Am I doing something that’s obviously wrong?

1 Like

Currently, EmbeddingBag is only optimized on the GPU. The CPU implementation is quite naive. I’ll work on optimizing the CPU implementation for the next release.

Thank you for the speedy response!

I gleaned from the source comments that the CPU implementation is a temporary solution; however, even on the GPU EmbeddingBag is substantially slower. In the snippet I posted above, it’s ~25% slower; if you increase the size of the embedding layer and the number of indices used to

    layer = layer_class(100000, 256)
    indices = Variable(torch.ones(10 ** 5).long().view(10 ** 3, 10 ** 2))

it becomes twice as slow as the Embedding layer followed by a sum (measured on the Amazon p2.xlarge instance).

@smth To add a little bit more detail, I ran nvprof on both embedding and embedding bag layers; the results are in this gist.

The curx of the problem seems to be that the cunn_LookupTableBag_accGradParametersKernel is about twice as slow as cunn_LookupTable_accGradParametersKernel, far outweighing any gains from not allocating intermediate results when summing over some dimensions of embedding layers.

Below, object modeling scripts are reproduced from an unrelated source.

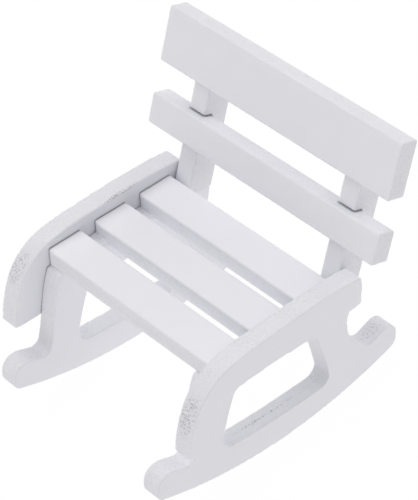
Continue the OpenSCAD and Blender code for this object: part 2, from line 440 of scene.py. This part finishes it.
def direction(azimuth, elevation):
    """The way out from the chair, with azimuth 0 in front of it and 90 on its right, in radians."""
    level = math.cos(elevation)
    return Vector((math.sin(azimuth) * level, -math.cos(azimuth) * level, math.sin(elevation)))


out_dir = direction(AZIMUTH, ELEVATION)
camera = bpy.data.objects.new("camera", bpy.data.cameras.new("camera"))
bpy.context.scene.collection.objects.link(camera)
camera.location = TARGET + out_dir * DISTANCE
camera.rotation_mode = "QUATERNION"
roll_turn = Matrix.Rotation(ROLL, 3, "Z").to_quaternion()
camera.rotation_quaternion = (-out_dir).to_track_quat("-Z", "Y") @ roll_turn
camera.data.sensor_width, camera.data.lens = SENSOR, LENS
camera.data.clip_start, camera.data.clip_end = 0.01, 20
bpy.context.scene.camera = camera


# ---- floor and light

scene = bpy.context.scene
scene.view_settings.view_transform = "Standard"

REACH = 3  # metres from the chair to the floor's edges
floor_mesh = bpy.data.meshes.new("floor")
corners = [(-REACH, -REACH, 0), (REACH, -REACH, 0), (REACH, REACH, 0), (-REACH, REACH, 0)]
floor_mesh.from_pydata(corners, [], [(0, 1, 2, 3)])
floor = bpy.data.objects.new("floor", floor_mesh)
scene.collection.objects.link(floor)

# a floor that glows evenly, so that it stays white and shows no shadow
floor_material = bpy.data.materials.new("floor")
graph = Graph(floor_material)
floor_out, floor_skin = graph.node("OutputMaterial"), graph.node("BsdfPrincipled")
graph.link(floor_skin.outputs[0], floor_out.inputs[0])
floor_skin.inputs["Base Color"].default_value = (0.06, 0.06, 0.06, 1)
floor_skin.inputs["Roughness"].default_value = 0.9
floor_skin.inputs["Specular IOR Level"].default_value = 0
floor_skin.inputs["Emission Color"].default_value = (1, 1, 1, 1)
floor_skin.inputs["Emission Strength"].default_value = 0.95
floor_mesh.materials.append(floor_material)

world = bpy.data.worlds.new("world")
scene.world = world
world.use_nodes = True
sky = world.node_tree.nodes["Background"]
sky.inputs["Color"].default_value = (1, 1, 1, 1)
sky.inputs["Strength"].default_value = 0.2


SUN_SPREAD = math.radians(60)


def sun(name, azimuth, elevation, energy):
    """A soft light from far away; azimuth and elevation as in the camera's, in degrees."""
    data = bpy.data.lights.new(name, "SUN")
    data.energy, data.angle = energy, SUN_SPREAD
    ob = bpy.data.objects.new(name, data)
    scene.collection.objects.link(ob)
    ob.location = direction(math.radians(azimuth), math.radians(elevation))
    ob.rotation_mode = "QUATERNION"
    ob.rotation_quaternion = (-ob.location).to_track_quat("-Z", "Y")


sun("front", 20, 42, 0.6)
sun("left_front", -30, 62, 0.4)
sun("left", -90, 63, 1.0)
sun("right", 112, 42, 0.42)
sun("back", 180, 26, 0.9)
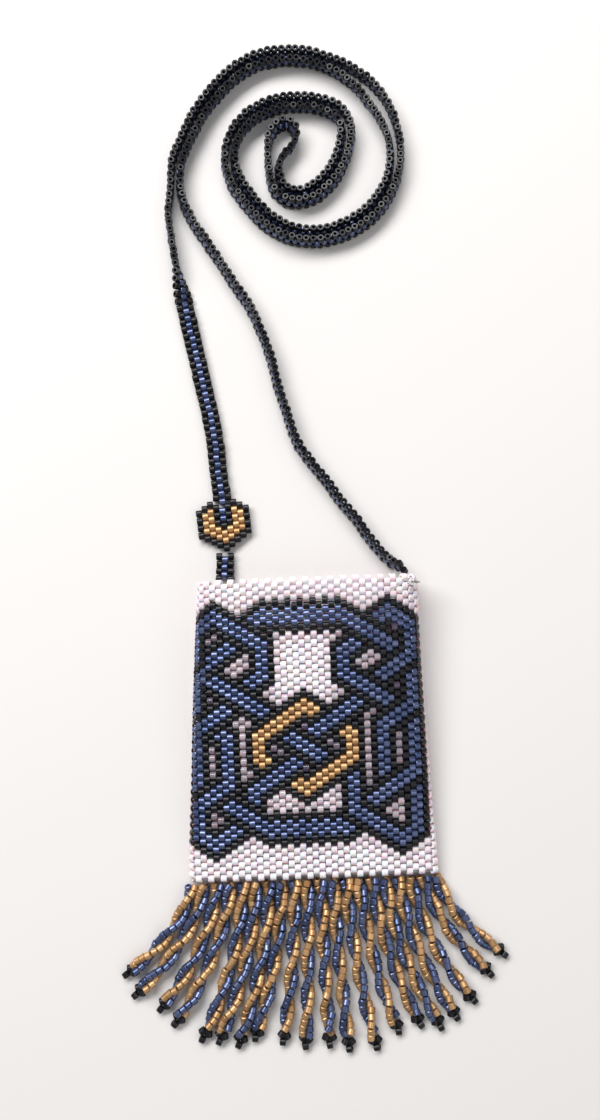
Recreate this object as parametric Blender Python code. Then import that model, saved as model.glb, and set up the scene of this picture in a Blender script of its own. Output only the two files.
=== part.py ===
"""Beaded medicine bag: a flat pouch woven from cylinder beads, with a knot pattern, a strap and a fringe.

The bag lies on its back on a table. Z is up, Y runs from the closed bottom to the open mouth and X to the
right. The origin is on the table under the middle of the woven bag's length and width.
"""

import math

import bmesh
import bpy
import numpy as np
from mathutils import Vector, geometry

MM = 0.001

# Beads and weave
COLUMN = 1.31 * MM  # one bead's length, along the row
HALF_ROW = 0.88 * MM  # neighbouring columns stand half a bead up or down
BEAD_DIAMETER = 1.75 * MM
COLUMNS = 80  # round the whole bag
ROWS_UP = 72  # half rows from the bottom seam to the rim
KNOT_SHIFT = 0.54 * COLUMN  # the knot's middle lies this far left of the front's middle

# Bag
MOUTH_RISE = 9.2 * MM  # how far the mouth stands open
RISE_POWER = 0.75
FOLD_SHARE = 0.42  # the fold's height, as a share of the section's height
FRONT_POWER = 3.2
BACK_POWER = 7.0
BACK_REACH = 1.02  # over 1, so the back is flat on the table
MOUTH_SHIFT = 1.0 * MM  # how far right the mouth's middle lies
LEAN = 0.988  # the front climbs to the mouth, so its length covers this much of the table
FLOOR_ROWS = 4  # solid bottom seam, in half rows
WALL_RINGS = (0.0, 0.06, 0.15, 0.3, 0.5, 0.75)
PATTERN_COLUMNS = (-20, 19)  # the wall is thinner here, by the depth of the pattern

# Knot pattern
BAND_HALF = 1.35 * MM
OUTLINE_HALF = 2.4 * MM
CLEARANCE = 0.3 * MM
FIELD_THICKNESS = 0.25 * MM
PATTERN_STEP = 1.5 * MM
GROUND_STEP = 5.0 * MM
CREASES = (*range(-19, -12), -8, -4, 0, 4, 8, *range(13, 19))  # columns where the ground field bends
UNDER_GAP = 1.2 * MM  # between a band that passes under and the band over it

# Strap, medallion and fringe
STRAP_RADIUS = 1.3 * MM
STRAP_HEIGHT = STRAP_RADIUS + 0.15 * MM
STRAND_OFFSET = 1.5 * MM  # half the distance between the two strands of the spiral
MEDALLION_X = -16.8 * MM
MEDALLION_Y = 76.4 * MM
MEDALLION_HALF_ROW = 0.83 * MM
MEDALLION_LOW = 1.3 * MM
MEDALLION_THICKNESS = 1.6 * MM
EMBLEM_THICKNESS = 0.4 * MM
LEGS = 20
STRING_RADIUS = 0.72 * MM
LEG_HEIGHT = 2 * STRING_RADIUS + 0.1 * MM
LEG_TWIST = 13.5 * MM  # one full turn of the two strings
LEG_RINGS_PER_TURN = 6
TIP_LENGTH = 4.5 * MM
TIP_HEIGHT = STRING_RADIUS + 0.2 * MM

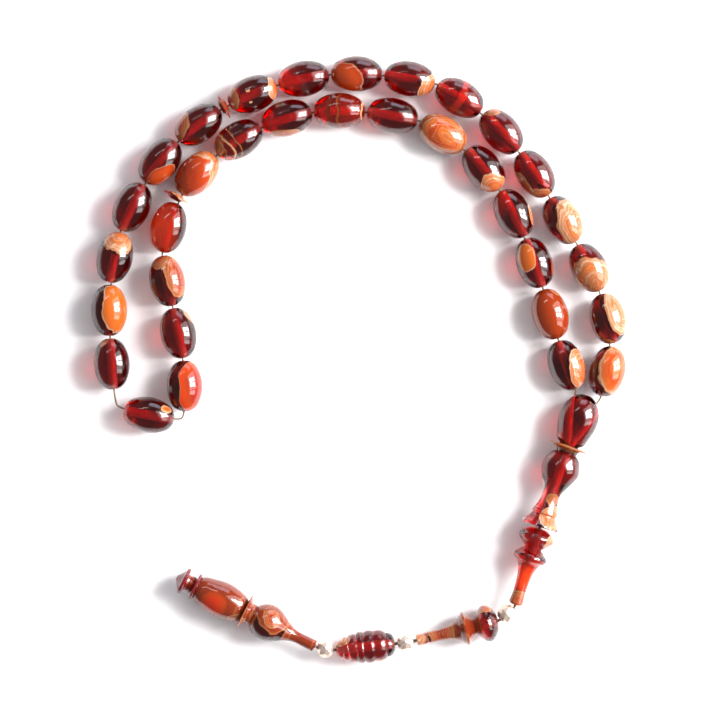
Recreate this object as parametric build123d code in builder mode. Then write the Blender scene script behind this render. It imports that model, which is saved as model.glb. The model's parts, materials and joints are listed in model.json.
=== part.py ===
from build123d import *

import math
import os

# Misbaha prayer beads: thirty-three oval beads and two divider discs on one thin cord, whose two ends
# pass through the imame and, side by side, through a tail of turned pieces and small metal beads.
# Millimetres. The beads lie flat on Z = 0; X and Y are centred on the whole string.

# ---------------------------------------------------------------- beads and discs
BEAD_LENGTH = 13.0
BEAD_RADIUS = 4.5
BEAD_END_RADIUS = 3.8  # the rounding of a bead's two ends
BEAD_BORE = 0.75
MOUTH_RADIUS = 1.05  # the bore opens into a small countersink at each end
MOUTH_DEPTH = 0.3
DISC_RADIUS = 3.3
DISC_HALF = 0.9
DISC_RIM = 0.2  # half the thickness of the disc's edge
DISC_BORE = 0.85

# ---------------------------------------------------------------- cord
CORD_RADIUS = 0.25
PAIR_RADIUS = 0.45  # the two ends of the cord, twisted together
CORD_END = 0.12  # how far a stretch of cord stops short of the line it folds about
MOST_SAG = 0.35  # the cord rounds a corner this far inside it, so it stays off the bores' walls
RUN_SHARE = 0.45  # and each arc takes at most this share of its shorter run
BEAD_Z = 4.5
IMAME_Z = 5.02
TAIL_Z = 4.7

# The cord's route round the loop, from the imame's right mouth back to its left one. The points lie
# between the beads, in the two divider discs, and at the four bends about the loose bead.
LOOP_ROUTE = [
    (60.9, -9.2),
    (64.3, 4.0),
    (61.2, 17.3),
    (54.9, 29.4),
    (48.1, 41.2),
    (40.7, 52.4),
    (31.5, 62.4),
    (19.8, 69.3),
    (6.6, 71.8),
    (-6.8, 71.9),
    (-19.9, 69.3),
    (-33.3, 63.7),
    (-45.0, 55.2),
    (-53.4, 44.5),
    (-59.1, 32.4),
    (-62.0, 19.4),
    (-61.8, 6.0),
    (-60.6, -10.1),
    (-59.2, -12.0),
    (-44.8, -14.9),
    (-42.9, -13.7),
    (-43.2, 0.5),
    (-46.1, 13.5),
    (-48.7, 26.6),
    (-45.3, 41.1),
    (-35.4, 51.8),
    (-23.9, 58.8),
    (-11.1, 62.6),
    (2.3, 62.6),
    (15.5, 60.1),
    (27.4, 53.4),
    (36.0, 42.8),
    (42.2, 30.9),
    (46.5, 18.2),
    (50.1, 5.3),
    (54.7, -7.3),
]
DISC_POINTS = [11, 24]
BARE_RUNS = [17, 19]  # the two short runs where the cord shows between beads
# Where the first end of a bead lies on its run; elsewhere the bead is centred between its neighbours.
FIRST_END = {10: 0.2, 11: 1.3, 16: 0.2, 18: 0.8, 20: 1.0, 23: 0.5, 24: 1.3}
# The loop folds about three straight lines, each through one gap of either strand, so the cord is in
# four stretches. Each entry is the two points of the route that a line passes through.
FOLDS = [(3, 33), (7, 29), (14, 23)]

# ---------------------------------------------------------------- tail
# The tail's route: the imame's top, then the middle of each gap, and the last piece's tip.
TAIL_ROUTE = [
    (57.6, -8.1, IMAME_Z),
    (45.7, -41.4, IMAME_Z),
    (39.4, -61.4, TAIL_Z),
    (35.6, -64.8, TAIL_Z),
    (14.5, -69.9, TAIL_Z),
    (9.8, -70.6, TAIL_Z),
    (-5.5, -72.2, TAIL_Z),
    (-10.2, -71.4, TAIL_Z),
    (-45.0, -54.0, TAIL_Z),
]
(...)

Any updates on this? Is it worth using EmbeddingBag?

For reference to googlers like me, see

CPU embedding bag has been improved a lot by @cpuhrsch and many others.

Since you linked those issue/PRs, you should see that they are already solved/merged… So I’m not sure why you asked.

Thanks, well the merged shows improvement but no comparison to see whether the claim in docs of large performance improvement over regular Embedding is true.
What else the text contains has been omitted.